Mr Vos submitted that that was applying too narrow a principle. In order that a receipt should arise out of a trade, it need not become payable by virtue of some pre-existing trade relationship. There need have been no previous contractual relationship between the parties at all: see Inland Revenue Commissioners v Newcastle Breweries Ltd ((1927) 12 TC 927).
Mr Vos said that a legal right to compensation for the loss of a trade receipt gave rise to a payment which by definition arose out of the trade. He relied on a statement to that effect by Lord Justice Diplock inAttwooll.
Mr Vos said that one need not concern oneself with whether the employment of the managing agent was a contract made in the course of the name's trade. The fact that the name was entitled to the damages as compensation for what would have been a revenue expense or receipt of the trade was enough to identify the damages as a trade receipt.
It was not necessary to decide whether Lord Justice Diplock's statement was applicable here. But the question had been fully argued and it was right that an opinion was expressed on it.
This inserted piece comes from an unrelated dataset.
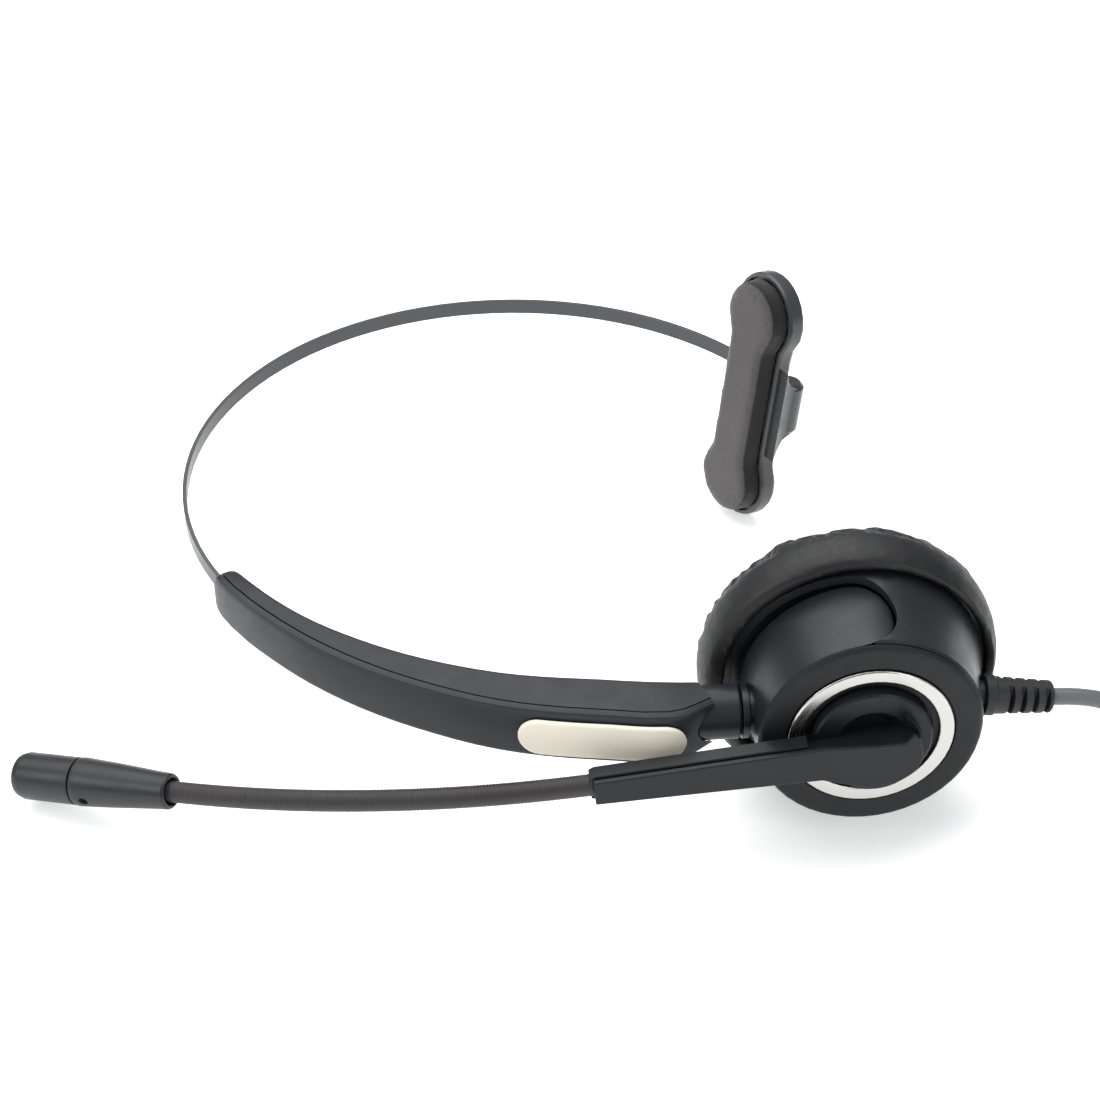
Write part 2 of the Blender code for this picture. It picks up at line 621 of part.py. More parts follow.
def make_pad():
    foam = [pad_outline(x, inset * MM) for x, inset in
            ((60.7, 1.5), (57.6, 1.5), (56.6, 1.8), (56.2, 2.4))]
    add_piece("temple_foam", loft_mesh("temple_foam", foam), "pad_foam", "pad_hinge", "pad")

    tray = [pad_outline(x, inset * MM) for x, inset in
            ((64.0, 1.2), (63.5, 0.3), (62.8, 0.0), (60.5, 0.0), (60.0, 0.3), (60.0, 0.9), (61.0, 1.1))]
    plate = add_piece("temple_plate", loft_mesh("temple_plate", tray), "pad_plastic", "pad_hinge", "pad")
    lug = turned_cutter("lug", [(0, 3.3), (2.3, 3.3), (3.2, 2.4), (3.2, -7.6), (2.2, -9.2), (0, -9.2)],
                        "pad_hinge", steps=24)
    boolean(plate, lug, "UNION")
    web = [[Vector((x, y, z)) * MM for y, z in
            ((-width, low), (width, low), (width, high), (-width, high))]
           for x, width, low, high in
           ((-4.6, 4.4, -13.5, 8.0), (-3.4, 3.7, -11.2, 5.6), (-2.0, 3.1, -9.4, 3.9), (0.0, 2.9, -8.4, 2.9))]
    boolean(plate, add_cutter("web", loft_mesh("web", web), "pad_hinge"), "UNION")
    eye_room = rod_mesh("eye_room", 2.5 * MM, 4.5 * MM, 20)
    boolean(plate, add_cutter("eye_room", eye_room, "pad_hinge", shift(0, 0, -2.25 * MM)))
    slot = box_mesh("ribbon_slot", (-1.2, 0.3, -2.25), (6, 9, 2.25))
    boolean(plate, add_cutter("ribbon_slot", slot, "pad_hinge"))
    pin_hole = rod_mesh("pin_hole", 1.15 * MM, 11.2 * MM, 16)
    boolean(plate, add_cutter("pin_hole", pin_hole, "pad_hinge", shift(0, 0, -8.5 * MM)))


# ---------------------------------------------------------------- boom

def boom_half_height(x):
    return 2.35 + (49 - x) * 0.026


def boom_bar_mesh():
    sections = []
    rise = BOOM_RISE / MM
    back = BOOM_BACK / MM
    front = BOOM_SPLIT / MM - 0.1
    for x, shrink in ((-3.0, 0.0), (9.0, 0.0), (21.0, 0.0), (35.0, 0.0), (50.0, 0.0), (51.0, 0.5)):
        half = boom_half_height(x) - shrink
        top = -half - BOOM_UPPER
        c = 0.7
        points = ((top, back + c), (top + c, back + shrink), (half - c, back + shrink),
                  (half, back + c), (half, front - 0.2), (half - 0.2, front), (top + 0.2, front),
                  (top, front - 0.2))
        sections.append([Vector((x, y - rise, z)) * MM for y, z in points])
    return loft_mesh("boom_arm", sections)


def boom_cover_outline():
    """Front plate: the bar's face, with an end that follows the hub round to the right."""
    rise = BOOM_RISE / MM
    edge = 0.15
    upper = [(x, edge - boom_half_height(x) - BOOM_UPPER - rise) for x in (50.4, 30.0, 9.0)]
    upper += [(1.0, -3.2), (-5.0, -2.9), (-6.4, -4.4)]
    end = []
    for angle in steps_between(-32, 118, 13):
        a = math.radians(angle)
        end.append((-8.2 * math.cos(a), 8.2 * math.sin(a) * (0.80 if angle > 0 else 1.0)))
    lower = [(x, boom_half_height(x) - edge - rise) for x in (10.0, 30.0, 50.4)]
    return upper + end + lower


def make_boom():
    arm = add_piece("boom_arm", boom_bar_mesh(), "boom_plastic", "boom")
    disc = turned_cutter("hub_disc", [
        (0, 7.0), (10.5, 7.0), (10.9, 6.6), (10.9, 3.9), (3.0, 3.9), (3.0, 1.0), (0, 1.0)], "boom",
        steps=40)
    boolean(arm, disc, "UNION")
    dome = turned_cutter("hub_dome", [(0, 10.3), (8.2, 10.3), (8.9, 6.5), (0, 6.5)], "boom", steps=32)
    boolean(arm, dome, "UNION")
    open_top = add_cutter("hub_open_top", box_mesh("open_top", (-5.9, -12, 7.0), (12, -2.2, 14)), "boom")
    boolean(arm, open_top)
    slope = turn("X", math.radians(-32))
    ramp = add_cutter("hub_ramp", box_mesh("ramp", (-14, -14, 0), (-4, 0, 8)), "boom",
                      shift(0, -2.4 * MM, 10.4 * MM) @ slope)
    boolean(arm, ramp)
    scoop = rod_mesh("scoop", 4.0 * MM, 8 * MM, 32, 12.6 * MM)
    above = add_cutter("finger_scoop", scoop, "boom", shift(0, -0.4 * MM, 4.6 * MM))
    keep_below = add_cutter("scoop_limit", box_mesh("limit", (-14, -2.2, 2), (14, 14, 16)), "boom")
    boolean(above, keep_below)
    boolean(arm, above)
    socket = add_cutter("hub_screw_hole", rod_mesh("hole", 1.3 * MM, 3.4 * MM, 16), "boom",
                        shift(0, 0, 0.5 * MM))
    boolean(arm, socket)

    outline = boom_cover_outline()
    layers = [[Vector((x, y, z)) * MM for x, y in outline] for z in (10.6, 11.8)]
    cover = add_piece("boom_cover", loft_mesh("boom_cover", layers), "boom_plastic", "boom")
    bevelled(cover, 0.35 * MM, 2)

    turned("hub_spring_washer", [(3.4, 1.7), (5.6, 1.7), (5.6, 1.0), (3.4, 1.0)], "steel", "cup",
           steps=24, closed=True)
    turned("hub_retainer", [(1.2, 0.7), (5.8, 0.7), (5.8, -0.3), (1.2, -0.3)], "steel", "boom",
           steps=24, closed=True)
    turned("hub_screw", [(0, 3.5), (0.9, 3.5), (0.9, -0.6), (2.2, -0.6), (2.2, -1.4), (1.8, -1.8),
                         (0, -1.8)], "steel", "boom", steps=20)


def make_gooseneck():
    along = turn("Y", math.radians(90))
    for k in range(GOOSENECK_HINGES + 1):
        start = GAP if k == 0 else LINK_GAP
        whole = GOOSENECK_PITCH / 2 if k in (0, GOOSENECK_HINGES) else GOOSENECK_PITCH
        end = whole - LINK_GAP
        if k == GOOSENECK_HINGES:
            end = whole + 2.4 * MM
        name = f"gooseneck_link_{k + 1}"
        add_piece(name, rod_mesh(name, GOOSENECK_RADIUS, end - start, 16), "gooseneck",
                  f"gooseneck_{k}", f"gooseneck_{k}", along @ shift(0, 0, start))


def make_microphone():
    last = f"gooseneck_{GOOSENECK_HINGES}"
    along = shift(GOOSENECK_PITCH / 2, 0, 0) @ turn("Y", math.radians(90))
    body = turned("mic_body", [
        (0, 22.0), (3.5, 22.0), (3.5, 19.9), (4.5, 19.9), (4.6, 18.9), (4.25, 12.8), (3.5, 2.8),
        (3.4, 0.5), (3.1, 0.0), (2.7, 0.0), (2.25, 1.0), (2.25, 2.8), (0, 2.8)], "mic_plastic", last,
        last, along, steps=28)
    port = turn("Z", math.radians(MIC_PORT_TURN)) @ shift(3.6 * MM, 0, 17.2 * MM) @ turn("Y", math.radians(90))
    boolean(body, add_cutter("mic_port", rod_mesh("mic_port", 0.9 * MM, 3 * MM, 16), last, along @ port))
    turned("mic_cap", [
        (0, 33.4), (3.0, 33.4), (4.0, 32.7), (4.5, 31.2), (4.5, 20.2), (3.9, 20.2), (3.9, 29.8),
        (0, 29.8)], "mic_plastic", last, last, along, steps=28)
    turned("mic_capsule", [(0, 27.0), (3.2, 27.0), (3.4, 26.6), (3.4, 22.4), (0, 22.4)],
           "speaker_metal", last, last, along, steps=20)
    turned("mic_foam", [(0, 29.4), (3.5, 29.4), (3.5, 27.2), (0, 27.2)], "ear_foam", last, last,
           along, steps=20)


# ---------------------------------------------------------------- cord

# Route of the free cord, in millimetres on the desk: from the strain relief to the coil, and from the
# coil to the plug.
LEAD_ROUTE = [
    (96.85, -55.45, 26.3), (101.3, -55.1, 25.95), (106.6, -54.8, 24.6), (111.2, -54.7, 21.2),
    (114.9, -55.0, 16.0), (118.0, -56.2, 10.4), (121.6, -59.2, 5.4), (126.2, -64.6, 2.6),
    (130.4, -70.6, 2.2), (134.3, -75.7, 2.6),
]
TAIL_ROUTE = [
    (176.6, -82.0, 2.6), (182.6, -77.0, 2.1), (187.0, -70.5, 2.0), (189.4, -63.0, 2.4),
    (190.3, -56.0, 3.1), (190.4, -49.9, 3.35),
]


def smooth_points(route, spacing):
    """Points along a Catmull-Rom curve through the route, about spacing apart."""
    anchors = [Vector(p) * MM for p in route]
    ends = [anchors[0] * 2 - anchors[1]] + anchors + [anchors[-1] * 2 - anchors[-2]]
    fine = []
    for i in range(1, len(ends) - 2):
        p0, p1, p2, p3 = ends[i - 1:i + 3]
        for k in range(20):
            t = k / 20
            fine.append(0.5 * (2 * p1 + (p2 - p0) * t + (2 * p0 - 5 * p1 + 4 * p2 - p3) * t * t
                               + (3 * p1 - p0 - 3 * p2 + p3) * t**3))
    fine.append(anchors[-1])
    points = [fine[0]]
    for point in fine[1:]:
        if (point - points[-1]).length >= spacing:
            points.append(point)
    points[-1] = fine[-1]
    return points


def add_cord(name, route):
    curve = bpy.data.curves.new(name, "CURVE")
    curve.dimensions = "3D"
    curve.bevel_depth = CORD_RADIUS
    curve.bevel_resolution = 2
    curve.use_fill_caps = True
    points = smooth_points(route, 2.4 * CORD_RADIUS * 2)
    spline = curve.splines.new("POLY")
    spline.points.add(len(points) - 1)
    for target, point in zip(spline.points, points):
        target.co = (*point, 1.0)
    curve.materials.append(surface("cord"))
    obj = bpy.data.objects.new(name, curve)
    PARTS.objects.link(obj)


def make_coil():
    middle = (COIL_LOW + COIL_HIGH) / 2
    turned("cord_coil", [
        (COIL_INNER + 2, COIL_HIGH), (COIL_OUTER - 2, COIL_HIGH), (COIL_OUTER, middle + 2),
        (COIL_OUTER, middle - 2), (COIL_OUTER - 2, COIL_LOW), (COIL_INNER + 2, COIL_LOW),
        (COIL_INNER, middle - 2), (COIL_INNER, middle + 2)], "cord", "desk", "desk",
        Matrix.Translation(COIL_CENTRE), steps=32, closed=True)
    place = Matrix.Translation(COIL_CENTRE) @ turn("Z", TIE_ANGLE)
    tie = add_piece("cord_tie", box_mesh("cord_tie", (8.4, -3, 0.0), (25.8, 3, 14.2)), "tie", "desk",
                    "desk", place)
    room = box_mesh("tie_room", (9.3, -5, 0.45), (24.9, 5, 13.6))
    boolean(tie, add_cutter("tie_room", room, "desk", place))


def make_plug():
    body = box_mesh("plug_body", (-3.85, 0, -3.2), (3.85, 11.7, 3.0))
    body = bevelled(add_piece("plug_body", body, "plug_clear", "plug"), 0.4 * MM, 1)
    for k in range(4):
        x = (k - 1.5) * 1.27
        slot = box_mesh("slot", (x - 0.45, 7.4, -4.0), (x + 0.45, 13.0, -0.6))
        boolean(body, add_cutter(f"contact_slot_{k}", slot, "plug"))
        blade = box_mesh("blade", (x - 0.15, 7.8, -2.9), (x + 0.15, 11.4, -0.9))
        add_piece(f"plug_contact_{k + 1}", blade, "gold", "plug")
    latch = box_mesh("plug_latch", (-1.6, -12.4, -0.35), (1.6, 0.2, 0.45))
    bevelled(add_piece("plug_latch", latch, "plug_clear", "plug_latch_hinge"), 0.2 * MM, 1)


def make_cord():
    add_cord("cord_lead", LEAD_ROUTE)
    add_cord("cord_tail", TAIL_ROUTE)
    make_coil()
    make_plug()


def main():
    clear_scene()
    make_frames()
    make_cup()
    make_cushion()
    make_speaker()
    make_tilt_pins()
    make_strain_relief()
    make_yoke()
    make_arm()
    make_badge()
    make_band()
    make_pad()
    make_boom()
    make_gooseneck()
    make_microphone()
    make_cord()


main()
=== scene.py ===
"""Office headset on a pale floor: materials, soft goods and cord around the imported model."""
import json
import math

import bmesh
import bpy
from mathutils import Matrix, Vector, noise


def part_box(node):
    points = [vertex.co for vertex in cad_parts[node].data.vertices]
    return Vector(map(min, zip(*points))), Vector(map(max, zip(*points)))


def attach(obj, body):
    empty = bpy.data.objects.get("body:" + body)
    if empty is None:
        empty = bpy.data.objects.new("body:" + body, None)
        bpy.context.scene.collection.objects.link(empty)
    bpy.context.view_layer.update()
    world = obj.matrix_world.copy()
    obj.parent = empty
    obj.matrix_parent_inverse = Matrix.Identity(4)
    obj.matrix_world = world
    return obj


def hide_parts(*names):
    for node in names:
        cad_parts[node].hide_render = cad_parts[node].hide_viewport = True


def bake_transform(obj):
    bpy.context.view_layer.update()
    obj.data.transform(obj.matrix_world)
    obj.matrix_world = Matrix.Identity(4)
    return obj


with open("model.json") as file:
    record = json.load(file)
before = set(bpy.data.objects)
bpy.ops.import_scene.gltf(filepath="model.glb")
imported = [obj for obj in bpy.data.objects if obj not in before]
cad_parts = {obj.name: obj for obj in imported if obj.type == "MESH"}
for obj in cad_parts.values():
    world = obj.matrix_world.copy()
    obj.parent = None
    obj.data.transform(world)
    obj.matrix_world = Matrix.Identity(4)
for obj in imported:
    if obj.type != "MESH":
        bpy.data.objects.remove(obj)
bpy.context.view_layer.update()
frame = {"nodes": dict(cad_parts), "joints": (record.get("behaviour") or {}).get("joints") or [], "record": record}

MM = 0.001
RECORD = frame["record"]
JOINTS = {joint["name"]: joint for joint in frame["joints"]}
BODY_OF = {node: body for body, nodes in RECORD["behaviour"]["bodies"].items() for node in nodes}
SLOT_OF = {entry["node"]: entry["material_slot"] for entry in RECORD["subparts"]}
MOUNTS = {mount["name"]: mount for mount in RECORD["mounts"]}

# ---------------------------------------------------------------- places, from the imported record


def place(x_axis, y_axis, z_axis, origin):
    matrix = Matrix.Identity(4)
    for column, vector in enumerate((x_axis, y_axis, z_axis, origin)):
        for row in range(3):
            matrix[row][column] = vector[row]
    return matrix


def cup_place():
    """Origin on the boom's axis at the cup, x to the cord's side, y up, z out of the cup's face."""
    up = Vector(JOINTS["yoke_tilt"]["axis"]).normalized()
    out = Vector(JOINTS["boom_turn"]["axis"]).normalized()
    return place(up.cross(out), up, out, Vector(JOINTS["boom_turn"]["pos_m"]))


def headset_place():
    """Frame of the headband's plane, 8 mm right of and 25 mm in front of the band's centre."""
    across = Vector(JOINTS["band_extension"]["axis"]).normalized()
    right = Vector((1, 0, 0))
    ahead = across.cross(right)
    centre = Vector(JOINTS["band_extension"]["pos_m"])
    return place(right, ahead, across, centre + right * 8 * MM - ahead * 25 * MM)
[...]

The Attwooll proposition was about which compensatory payments could be said to arise from the trade. It identified them as payments in compensation for what would have been revenue items in the trade. If they were not compensation for such revenue items, the question of what else they were compensation for was irrelevant. There was nothing special about compensation for a capital asset. It was no more than one kind of compensation which did not for income tax purposes arise out of the trade.
Lord Goff, Lord Mustill and Lord Nicholls agreed with dismissing the appeal only on Lord Hoffmann's first ground; Lord Mustill and Lord Nicholls agreed with the concern expressed by Lord Browne-Wilkinson on the second ground.
Solicitors: Elborne Mitchell; Solicitor, Inland Revenue; Wilde Sapte.